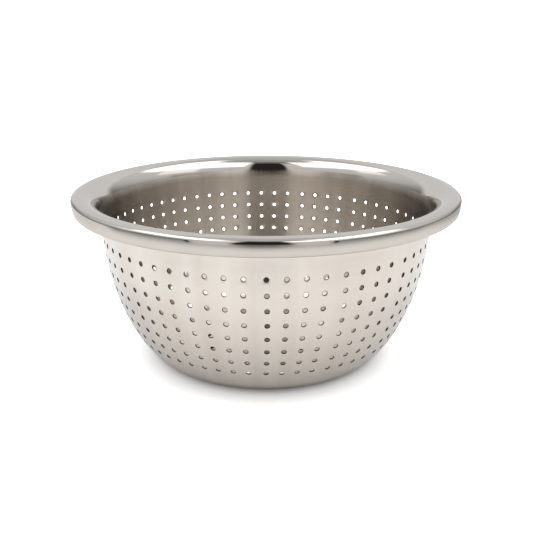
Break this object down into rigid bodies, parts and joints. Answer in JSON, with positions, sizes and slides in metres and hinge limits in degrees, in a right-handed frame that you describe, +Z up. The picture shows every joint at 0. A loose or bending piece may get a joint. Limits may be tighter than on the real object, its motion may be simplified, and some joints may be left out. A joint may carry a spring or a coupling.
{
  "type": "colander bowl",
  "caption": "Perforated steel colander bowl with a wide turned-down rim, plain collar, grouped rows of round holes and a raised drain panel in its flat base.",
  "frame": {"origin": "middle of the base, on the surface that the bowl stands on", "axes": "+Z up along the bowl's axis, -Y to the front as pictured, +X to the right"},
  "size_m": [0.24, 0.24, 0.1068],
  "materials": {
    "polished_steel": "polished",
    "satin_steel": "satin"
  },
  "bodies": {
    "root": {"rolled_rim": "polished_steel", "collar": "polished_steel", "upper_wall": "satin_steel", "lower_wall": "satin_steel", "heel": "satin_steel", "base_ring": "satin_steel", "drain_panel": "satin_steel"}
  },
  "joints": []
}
* * *
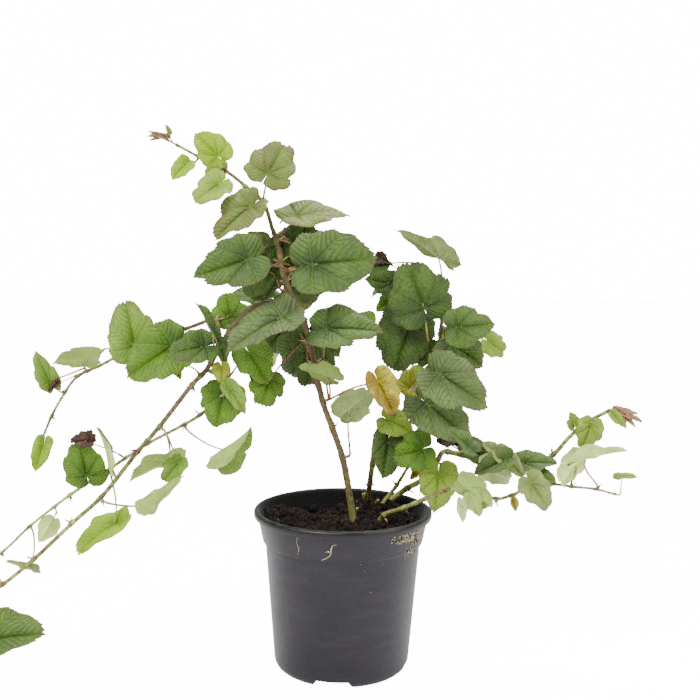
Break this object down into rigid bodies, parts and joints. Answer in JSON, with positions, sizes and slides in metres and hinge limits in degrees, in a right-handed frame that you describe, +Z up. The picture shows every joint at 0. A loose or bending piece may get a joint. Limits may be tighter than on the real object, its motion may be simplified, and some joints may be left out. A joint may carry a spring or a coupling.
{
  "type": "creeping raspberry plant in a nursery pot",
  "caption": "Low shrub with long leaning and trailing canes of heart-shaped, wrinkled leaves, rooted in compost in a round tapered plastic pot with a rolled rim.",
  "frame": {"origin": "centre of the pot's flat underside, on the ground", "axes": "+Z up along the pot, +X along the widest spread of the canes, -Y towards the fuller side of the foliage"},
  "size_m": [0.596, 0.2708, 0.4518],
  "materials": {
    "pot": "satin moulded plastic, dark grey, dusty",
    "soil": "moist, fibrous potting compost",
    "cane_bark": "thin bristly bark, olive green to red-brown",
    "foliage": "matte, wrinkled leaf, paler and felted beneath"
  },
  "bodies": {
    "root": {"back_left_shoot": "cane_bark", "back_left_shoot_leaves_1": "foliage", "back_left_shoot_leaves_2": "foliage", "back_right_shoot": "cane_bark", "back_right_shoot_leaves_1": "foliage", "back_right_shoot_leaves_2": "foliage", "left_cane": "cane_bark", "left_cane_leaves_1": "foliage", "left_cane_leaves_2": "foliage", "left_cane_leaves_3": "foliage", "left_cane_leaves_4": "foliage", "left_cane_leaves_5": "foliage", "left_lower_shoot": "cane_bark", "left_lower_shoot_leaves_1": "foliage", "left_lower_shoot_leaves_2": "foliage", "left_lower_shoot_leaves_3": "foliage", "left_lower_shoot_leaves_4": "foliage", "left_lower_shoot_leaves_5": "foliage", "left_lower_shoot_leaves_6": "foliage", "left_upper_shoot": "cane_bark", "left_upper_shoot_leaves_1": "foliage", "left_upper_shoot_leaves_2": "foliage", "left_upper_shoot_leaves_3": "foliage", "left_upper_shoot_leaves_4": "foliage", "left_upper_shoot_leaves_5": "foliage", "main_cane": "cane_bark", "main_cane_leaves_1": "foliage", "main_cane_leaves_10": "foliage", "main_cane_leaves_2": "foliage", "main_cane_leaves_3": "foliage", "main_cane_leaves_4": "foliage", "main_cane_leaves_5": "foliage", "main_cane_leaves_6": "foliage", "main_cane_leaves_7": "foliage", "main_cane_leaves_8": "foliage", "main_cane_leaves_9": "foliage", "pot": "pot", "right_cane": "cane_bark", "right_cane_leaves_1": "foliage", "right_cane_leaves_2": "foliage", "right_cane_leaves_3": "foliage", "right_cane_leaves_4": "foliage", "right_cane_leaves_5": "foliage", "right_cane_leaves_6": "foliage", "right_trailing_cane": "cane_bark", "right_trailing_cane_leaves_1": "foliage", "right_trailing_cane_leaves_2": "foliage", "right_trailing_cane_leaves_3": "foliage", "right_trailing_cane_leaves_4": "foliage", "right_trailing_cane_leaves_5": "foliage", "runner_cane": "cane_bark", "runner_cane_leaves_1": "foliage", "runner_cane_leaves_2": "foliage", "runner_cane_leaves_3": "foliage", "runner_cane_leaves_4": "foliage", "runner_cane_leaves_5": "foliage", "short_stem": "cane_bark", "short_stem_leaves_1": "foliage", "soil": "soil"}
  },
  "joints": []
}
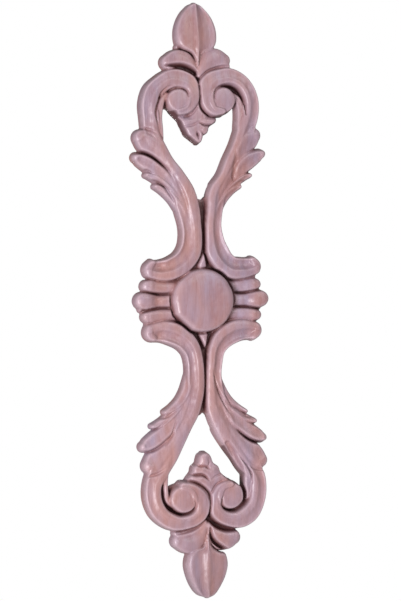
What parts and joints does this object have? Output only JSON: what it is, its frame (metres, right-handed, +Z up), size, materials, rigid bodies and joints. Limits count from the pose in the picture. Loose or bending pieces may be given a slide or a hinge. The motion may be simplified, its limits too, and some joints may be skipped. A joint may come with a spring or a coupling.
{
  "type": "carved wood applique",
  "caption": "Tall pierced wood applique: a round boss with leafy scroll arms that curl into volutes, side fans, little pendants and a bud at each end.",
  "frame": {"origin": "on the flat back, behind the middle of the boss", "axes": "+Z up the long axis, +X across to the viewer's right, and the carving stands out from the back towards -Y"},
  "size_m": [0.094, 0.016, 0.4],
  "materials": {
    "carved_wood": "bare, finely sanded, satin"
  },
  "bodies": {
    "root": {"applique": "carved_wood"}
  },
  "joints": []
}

_Required task_. Look through the listing and extract every line with "from" in it.

_Exercise result_.
What parts and joints does this object have? Output only JSON: what it is, its frame (metres, right-handed, +Z up), size, materials, rigid bodies and joints. Limits count from the pose in the picture. Loose or bending pieces may be given a slide or a hinge. The motion may be simplified, its limits too, and some joints may be skipped. A joint may come with a spring or a coupling.
  "frame": {"origin": "on the flat back, behind the middle of the boss", "axes": "+Z up the long axis, +X across to the viewer's right, and the carving stands out from the back towards -Y"},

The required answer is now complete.